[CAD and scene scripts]
# # # #

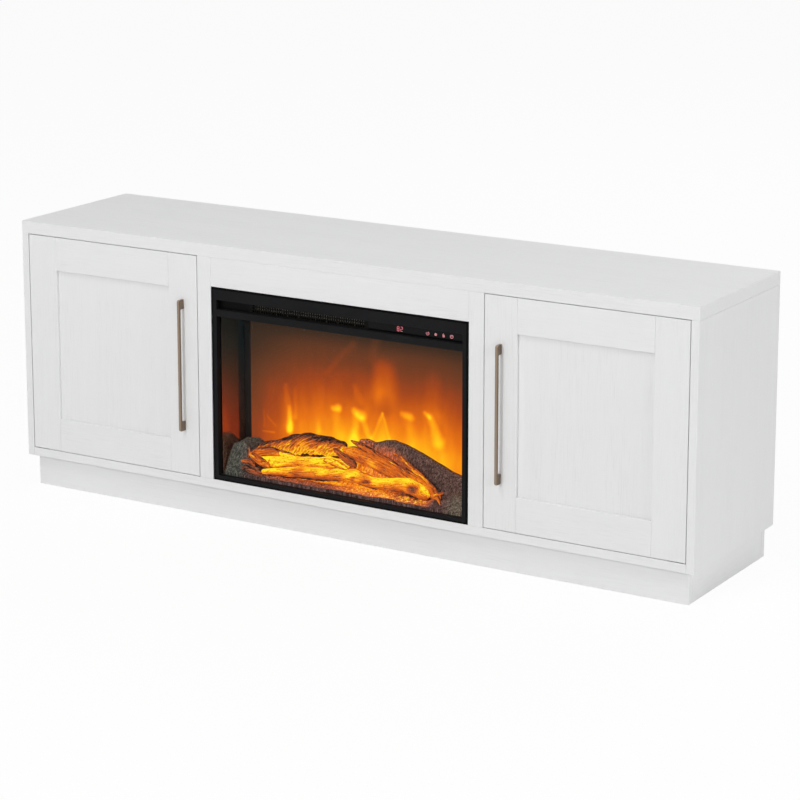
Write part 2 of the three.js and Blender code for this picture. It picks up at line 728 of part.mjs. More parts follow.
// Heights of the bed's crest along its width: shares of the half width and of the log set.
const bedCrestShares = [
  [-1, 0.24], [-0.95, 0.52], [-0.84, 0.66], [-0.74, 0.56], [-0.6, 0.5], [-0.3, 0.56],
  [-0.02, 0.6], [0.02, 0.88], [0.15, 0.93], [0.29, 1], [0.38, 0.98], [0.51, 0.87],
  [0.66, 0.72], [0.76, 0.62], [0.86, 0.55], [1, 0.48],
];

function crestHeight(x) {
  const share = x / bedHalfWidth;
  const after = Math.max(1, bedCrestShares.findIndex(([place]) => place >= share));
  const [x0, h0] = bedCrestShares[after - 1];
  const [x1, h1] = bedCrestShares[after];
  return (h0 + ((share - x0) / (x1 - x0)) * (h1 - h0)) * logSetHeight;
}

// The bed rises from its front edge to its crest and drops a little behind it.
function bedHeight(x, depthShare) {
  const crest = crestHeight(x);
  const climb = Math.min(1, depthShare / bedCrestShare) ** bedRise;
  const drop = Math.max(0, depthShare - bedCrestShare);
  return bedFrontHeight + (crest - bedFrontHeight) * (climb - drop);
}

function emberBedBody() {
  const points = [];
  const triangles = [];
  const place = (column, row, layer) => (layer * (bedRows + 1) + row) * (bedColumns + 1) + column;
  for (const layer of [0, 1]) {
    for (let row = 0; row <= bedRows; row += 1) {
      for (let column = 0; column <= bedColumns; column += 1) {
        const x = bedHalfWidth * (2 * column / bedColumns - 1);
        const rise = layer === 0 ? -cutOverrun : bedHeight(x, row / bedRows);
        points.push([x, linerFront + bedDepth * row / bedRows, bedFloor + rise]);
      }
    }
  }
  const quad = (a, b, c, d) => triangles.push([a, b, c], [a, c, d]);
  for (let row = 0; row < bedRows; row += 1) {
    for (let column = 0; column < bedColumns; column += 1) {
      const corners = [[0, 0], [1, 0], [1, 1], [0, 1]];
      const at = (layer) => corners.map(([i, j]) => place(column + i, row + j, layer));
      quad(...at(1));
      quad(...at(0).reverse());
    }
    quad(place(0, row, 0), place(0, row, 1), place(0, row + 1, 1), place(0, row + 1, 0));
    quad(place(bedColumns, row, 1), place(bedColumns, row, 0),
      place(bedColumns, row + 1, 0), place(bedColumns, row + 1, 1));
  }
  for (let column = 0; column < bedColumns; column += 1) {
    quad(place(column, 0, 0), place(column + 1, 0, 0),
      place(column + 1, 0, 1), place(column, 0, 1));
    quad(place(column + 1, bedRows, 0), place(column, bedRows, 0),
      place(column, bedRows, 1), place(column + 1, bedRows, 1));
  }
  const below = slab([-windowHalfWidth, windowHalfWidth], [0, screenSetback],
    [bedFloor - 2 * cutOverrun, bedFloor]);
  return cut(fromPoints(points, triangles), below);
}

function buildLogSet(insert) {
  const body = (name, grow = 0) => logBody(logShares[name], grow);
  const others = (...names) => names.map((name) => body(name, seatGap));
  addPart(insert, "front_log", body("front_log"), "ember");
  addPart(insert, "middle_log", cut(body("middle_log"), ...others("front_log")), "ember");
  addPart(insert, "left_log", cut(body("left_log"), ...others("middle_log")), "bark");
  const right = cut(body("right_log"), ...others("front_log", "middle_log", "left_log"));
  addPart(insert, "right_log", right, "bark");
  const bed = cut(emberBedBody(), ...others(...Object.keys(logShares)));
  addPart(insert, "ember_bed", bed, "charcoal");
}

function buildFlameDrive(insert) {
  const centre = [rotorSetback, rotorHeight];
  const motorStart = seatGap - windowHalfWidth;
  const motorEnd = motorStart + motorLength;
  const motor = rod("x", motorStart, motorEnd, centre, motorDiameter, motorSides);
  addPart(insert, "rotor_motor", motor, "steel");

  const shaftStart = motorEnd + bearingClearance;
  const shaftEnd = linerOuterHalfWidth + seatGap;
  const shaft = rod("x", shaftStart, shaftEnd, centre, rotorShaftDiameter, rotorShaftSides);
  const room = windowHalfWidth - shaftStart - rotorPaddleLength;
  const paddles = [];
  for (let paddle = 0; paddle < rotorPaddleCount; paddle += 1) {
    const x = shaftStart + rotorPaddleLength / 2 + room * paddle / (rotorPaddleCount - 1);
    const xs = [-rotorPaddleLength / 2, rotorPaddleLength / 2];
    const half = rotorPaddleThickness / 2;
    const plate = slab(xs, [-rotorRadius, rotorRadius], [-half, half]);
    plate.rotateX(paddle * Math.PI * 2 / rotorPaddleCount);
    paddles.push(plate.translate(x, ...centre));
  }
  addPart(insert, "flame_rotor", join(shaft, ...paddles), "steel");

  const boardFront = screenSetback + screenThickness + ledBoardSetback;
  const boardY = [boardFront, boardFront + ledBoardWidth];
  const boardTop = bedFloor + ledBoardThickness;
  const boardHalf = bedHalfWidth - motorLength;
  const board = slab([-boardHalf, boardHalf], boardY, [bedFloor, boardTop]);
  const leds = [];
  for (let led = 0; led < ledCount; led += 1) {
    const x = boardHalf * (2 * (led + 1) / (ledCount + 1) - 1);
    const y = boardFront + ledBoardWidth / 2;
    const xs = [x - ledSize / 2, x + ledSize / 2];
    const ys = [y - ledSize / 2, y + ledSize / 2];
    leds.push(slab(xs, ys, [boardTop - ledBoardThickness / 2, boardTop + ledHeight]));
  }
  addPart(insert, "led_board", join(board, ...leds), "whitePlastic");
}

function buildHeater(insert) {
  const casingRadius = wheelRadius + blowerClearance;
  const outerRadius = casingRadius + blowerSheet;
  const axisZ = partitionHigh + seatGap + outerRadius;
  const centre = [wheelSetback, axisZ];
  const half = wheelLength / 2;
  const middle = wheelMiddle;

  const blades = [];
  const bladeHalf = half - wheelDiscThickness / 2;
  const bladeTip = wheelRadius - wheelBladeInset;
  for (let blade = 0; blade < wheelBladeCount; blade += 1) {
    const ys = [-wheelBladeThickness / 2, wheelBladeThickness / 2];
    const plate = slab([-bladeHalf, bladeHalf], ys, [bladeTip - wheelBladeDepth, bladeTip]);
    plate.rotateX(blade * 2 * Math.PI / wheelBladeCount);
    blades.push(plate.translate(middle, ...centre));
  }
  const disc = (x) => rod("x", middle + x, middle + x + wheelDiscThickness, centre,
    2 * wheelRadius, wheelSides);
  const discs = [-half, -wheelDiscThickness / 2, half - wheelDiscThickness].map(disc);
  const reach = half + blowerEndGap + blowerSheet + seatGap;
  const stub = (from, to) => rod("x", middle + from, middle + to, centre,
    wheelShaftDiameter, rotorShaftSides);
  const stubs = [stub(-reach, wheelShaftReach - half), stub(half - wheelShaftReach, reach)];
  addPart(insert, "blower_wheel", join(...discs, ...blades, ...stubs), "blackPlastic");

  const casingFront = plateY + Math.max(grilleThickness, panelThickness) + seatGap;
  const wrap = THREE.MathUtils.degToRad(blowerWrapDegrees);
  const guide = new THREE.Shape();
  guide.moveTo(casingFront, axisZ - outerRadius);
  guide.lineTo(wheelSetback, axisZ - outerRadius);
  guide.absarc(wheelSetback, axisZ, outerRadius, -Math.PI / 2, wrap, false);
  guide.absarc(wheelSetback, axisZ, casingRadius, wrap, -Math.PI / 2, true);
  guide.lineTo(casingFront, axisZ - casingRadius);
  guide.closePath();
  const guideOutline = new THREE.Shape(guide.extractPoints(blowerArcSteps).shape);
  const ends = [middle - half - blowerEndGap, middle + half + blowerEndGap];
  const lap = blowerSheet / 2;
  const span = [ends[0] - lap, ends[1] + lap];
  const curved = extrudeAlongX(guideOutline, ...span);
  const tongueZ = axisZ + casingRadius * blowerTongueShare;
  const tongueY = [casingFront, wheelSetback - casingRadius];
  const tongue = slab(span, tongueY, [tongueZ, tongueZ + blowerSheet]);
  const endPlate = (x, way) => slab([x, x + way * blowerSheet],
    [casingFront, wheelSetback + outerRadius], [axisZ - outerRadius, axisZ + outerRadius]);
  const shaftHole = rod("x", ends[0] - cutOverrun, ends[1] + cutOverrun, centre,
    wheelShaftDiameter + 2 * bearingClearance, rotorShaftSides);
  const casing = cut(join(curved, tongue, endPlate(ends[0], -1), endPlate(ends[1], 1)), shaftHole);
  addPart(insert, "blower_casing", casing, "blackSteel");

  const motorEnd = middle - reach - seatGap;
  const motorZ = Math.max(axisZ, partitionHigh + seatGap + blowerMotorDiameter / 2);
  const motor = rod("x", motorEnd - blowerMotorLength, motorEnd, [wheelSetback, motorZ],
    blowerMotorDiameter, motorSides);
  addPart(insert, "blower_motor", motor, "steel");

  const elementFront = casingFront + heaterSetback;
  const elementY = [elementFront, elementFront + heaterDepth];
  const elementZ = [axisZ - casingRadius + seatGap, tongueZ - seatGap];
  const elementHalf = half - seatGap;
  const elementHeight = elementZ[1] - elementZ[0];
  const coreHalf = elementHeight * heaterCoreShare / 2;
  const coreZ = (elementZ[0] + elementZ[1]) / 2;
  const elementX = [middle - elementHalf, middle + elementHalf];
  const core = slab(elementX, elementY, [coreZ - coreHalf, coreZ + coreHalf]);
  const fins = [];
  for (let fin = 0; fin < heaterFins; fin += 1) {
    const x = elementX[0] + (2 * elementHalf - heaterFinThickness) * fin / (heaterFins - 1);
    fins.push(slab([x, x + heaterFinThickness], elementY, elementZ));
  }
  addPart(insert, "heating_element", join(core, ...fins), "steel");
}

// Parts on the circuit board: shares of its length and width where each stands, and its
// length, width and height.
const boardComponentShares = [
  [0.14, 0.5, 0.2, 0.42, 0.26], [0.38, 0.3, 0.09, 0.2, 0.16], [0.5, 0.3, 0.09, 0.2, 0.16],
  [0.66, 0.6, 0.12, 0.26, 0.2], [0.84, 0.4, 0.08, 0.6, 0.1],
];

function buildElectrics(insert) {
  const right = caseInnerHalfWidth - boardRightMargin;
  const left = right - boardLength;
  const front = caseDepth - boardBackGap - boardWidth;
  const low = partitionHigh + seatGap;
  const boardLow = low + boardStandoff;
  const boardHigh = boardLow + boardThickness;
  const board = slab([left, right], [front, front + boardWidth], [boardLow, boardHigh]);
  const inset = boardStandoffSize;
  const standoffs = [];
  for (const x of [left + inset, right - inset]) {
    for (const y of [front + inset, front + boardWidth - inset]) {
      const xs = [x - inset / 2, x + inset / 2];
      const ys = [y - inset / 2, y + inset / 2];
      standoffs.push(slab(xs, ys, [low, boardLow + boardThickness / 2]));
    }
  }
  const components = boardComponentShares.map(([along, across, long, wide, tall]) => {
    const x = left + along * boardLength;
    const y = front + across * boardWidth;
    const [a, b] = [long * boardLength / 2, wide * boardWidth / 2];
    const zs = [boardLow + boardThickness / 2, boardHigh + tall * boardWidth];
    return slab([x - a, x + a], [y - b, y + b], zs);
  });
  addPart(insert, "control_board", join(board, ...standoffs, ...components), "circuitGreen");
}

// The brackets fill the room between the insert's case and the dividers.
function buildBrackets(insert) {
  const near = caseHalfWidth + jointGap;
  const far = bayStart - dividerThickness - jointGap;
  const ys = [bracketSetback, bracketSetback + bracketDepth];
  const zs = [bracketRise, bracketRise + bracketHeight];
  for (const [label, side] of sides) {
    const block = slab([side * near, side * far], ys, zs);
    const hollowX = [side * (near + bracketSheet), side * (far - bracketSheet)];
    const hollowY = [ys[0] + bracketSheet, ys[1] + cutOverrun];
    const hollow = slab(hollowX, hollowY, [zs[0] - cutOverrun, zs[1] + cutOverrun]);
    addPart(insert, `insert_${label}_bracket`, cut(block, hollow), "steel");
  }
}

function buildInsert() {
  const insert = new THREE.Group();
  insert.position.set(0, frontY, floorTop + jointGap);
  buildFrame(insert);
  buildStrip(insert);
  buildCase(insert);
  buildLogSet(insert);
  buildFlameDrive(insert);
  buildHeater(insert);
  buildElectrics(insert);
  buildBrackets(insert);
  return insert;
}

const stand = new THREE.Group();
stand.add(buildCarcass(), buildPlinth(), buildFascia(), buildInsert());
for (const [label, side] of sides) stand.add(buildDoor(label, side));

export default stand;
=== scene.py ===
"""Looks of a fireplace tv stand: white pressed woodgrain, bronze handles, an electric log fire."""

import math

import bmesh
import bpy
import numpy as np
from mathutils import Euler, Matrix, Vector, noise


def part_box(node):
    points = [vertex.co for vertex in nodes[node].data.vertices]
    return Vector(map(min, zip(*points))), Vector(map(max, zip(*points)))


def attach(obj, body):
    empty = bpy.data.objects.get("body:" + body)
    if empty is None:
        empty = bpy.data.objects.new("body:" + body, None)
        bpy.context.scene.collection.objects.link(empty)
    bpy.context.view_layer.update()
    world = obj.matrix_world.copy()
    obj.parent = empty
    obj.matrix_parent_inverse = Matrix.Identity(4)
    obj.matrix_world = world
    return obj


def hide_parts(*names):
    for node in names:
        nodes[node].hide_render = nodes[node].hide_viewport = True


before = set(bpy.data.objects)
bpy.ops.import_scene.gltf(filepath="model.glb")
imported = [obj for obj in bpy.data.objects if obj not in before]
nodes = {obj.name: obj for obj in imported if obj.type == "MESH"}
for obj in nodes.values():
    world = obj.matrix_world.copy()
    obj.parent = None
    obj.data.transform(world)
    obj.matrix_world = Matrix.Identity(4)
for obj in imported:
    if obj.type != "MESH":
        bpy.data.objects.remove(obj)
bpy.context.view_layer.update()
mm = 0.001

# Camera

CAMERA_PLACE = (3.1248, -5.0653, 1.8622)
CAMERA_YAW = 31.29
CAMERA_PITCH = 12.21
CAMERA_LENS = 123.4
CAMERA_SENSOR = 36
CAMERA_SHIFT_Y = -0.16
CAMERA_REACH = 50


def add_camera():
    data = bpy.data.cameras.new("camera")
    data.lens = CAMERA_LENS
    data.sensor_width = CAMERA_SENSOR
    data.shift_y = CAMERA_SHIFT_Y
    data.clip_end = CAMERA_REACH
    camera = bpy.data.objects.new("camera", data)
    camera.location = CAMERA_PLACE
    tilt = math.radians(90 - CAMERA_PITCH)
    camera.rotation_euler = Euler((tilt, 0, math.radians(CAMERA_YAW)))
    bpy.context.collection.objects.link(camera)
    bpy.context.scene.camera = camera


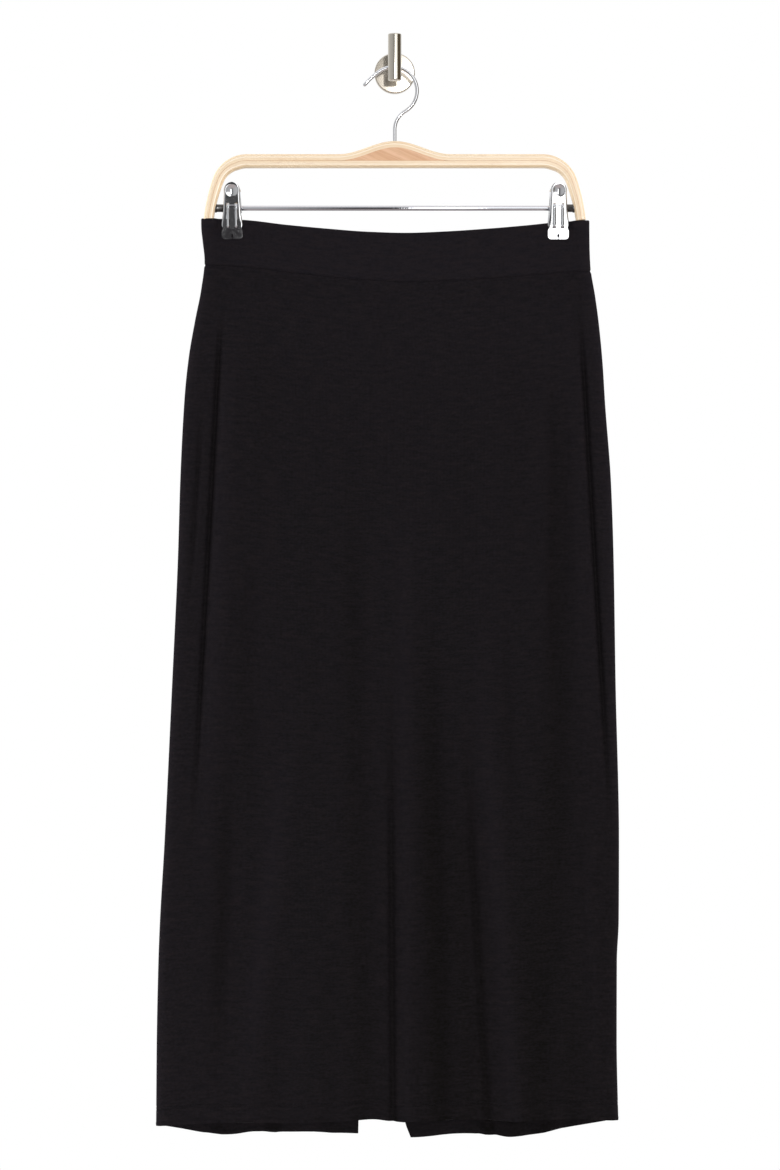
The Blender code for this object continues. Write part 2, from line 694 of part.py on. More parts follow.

# # # #

Exercise task. Starting with the line that contains "obj.matrix_world = world", output every line through the end of the listing above, unchanged.

Finished answer.
    obj.matrix_world = world
    return obj


def hide_parts(*names):
    for node in names:
        nodes[node].hide_render = nodes[node].hide_viewport = True


before = set(bpy.data.objects)
bpy.ops.import_scene.gltf(filepath="model.glb")
imported = [obj for obj in bpy.data.objects if obj not in before]
nodes = {obj.name: obj for obj in imported if obj.type == "MESH"}
for obj in nodes.values():
    world = obj.matrix_world.copy()
    obj.parent = None
    obj.data.transform(world)
    obj.matrix_world = Matrix.Identity(4)
for obj in imported:
    if obj.type != "MESH":
        bpy.data.objects.remove(obj)
bpy.context.view_layer.update()
mm = 0.001

# Camera

CAMERA_PLACE = (3.1248, -5.0653, 1.8622)
CAMERA_YAW = 31.29
CAMERA_PITCH = 12.21
CAMERA_LENS = 123.4
CAMERA_SENSOR = 36
CAMERA_SHIFT_Y = -0.16
CAMERA_REACH = 50


def add_camera():
    data = bpy.data.cameras.new("camera")
    data.lens = CAMERA_LENS
    data.sensor_width = CAMERA_SENSOR
    data.shift_y = CAMERA_SHIFT_Y
    data.clip_end = CAMERA_REACH
    camera = bpy.data.objects.new("camera", data)
    camera.location = CAMERA_PLACE
    tilt = math.radians(90 - CAMERA_PITCH)
    camera.rotation_euler = Euler((tilt, 0, math.radians(CAMERA_YAW)))
    bpy.context.collection.objects.link(camera)
    bpy.context.scene.camera = camera


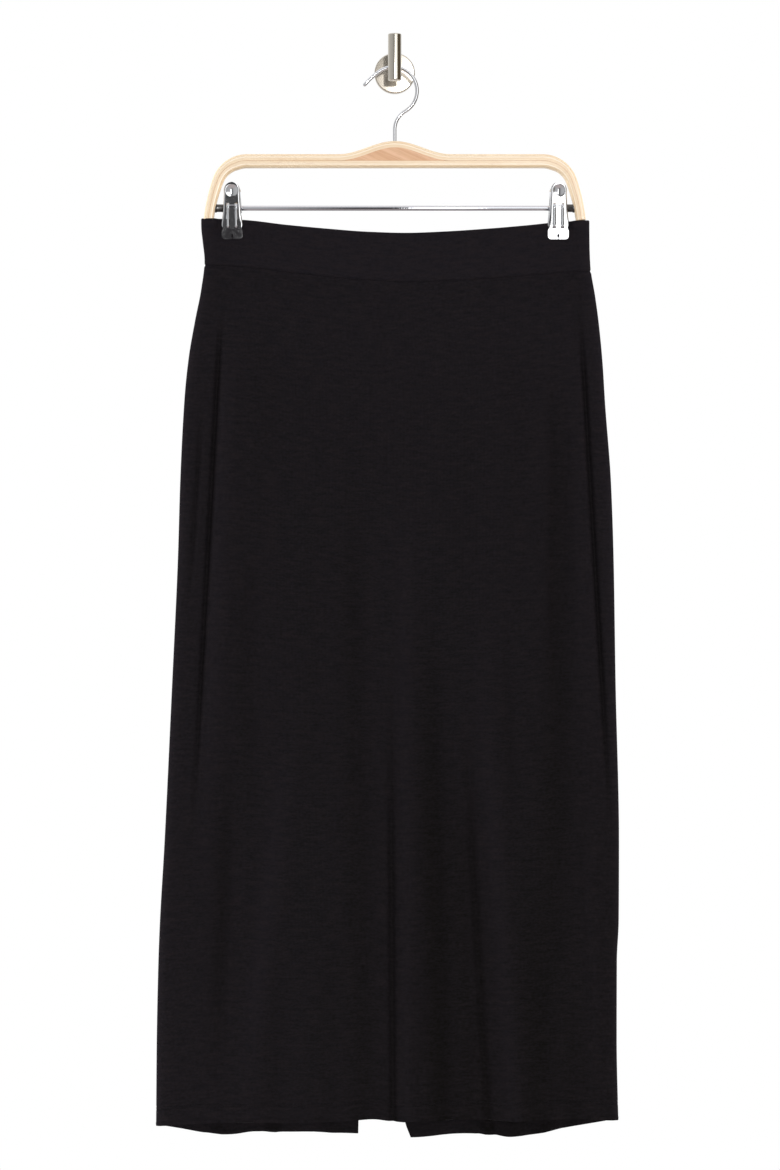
The Blender code for this object continues. Write part 2, from line 694 of part.py on. More parts follow.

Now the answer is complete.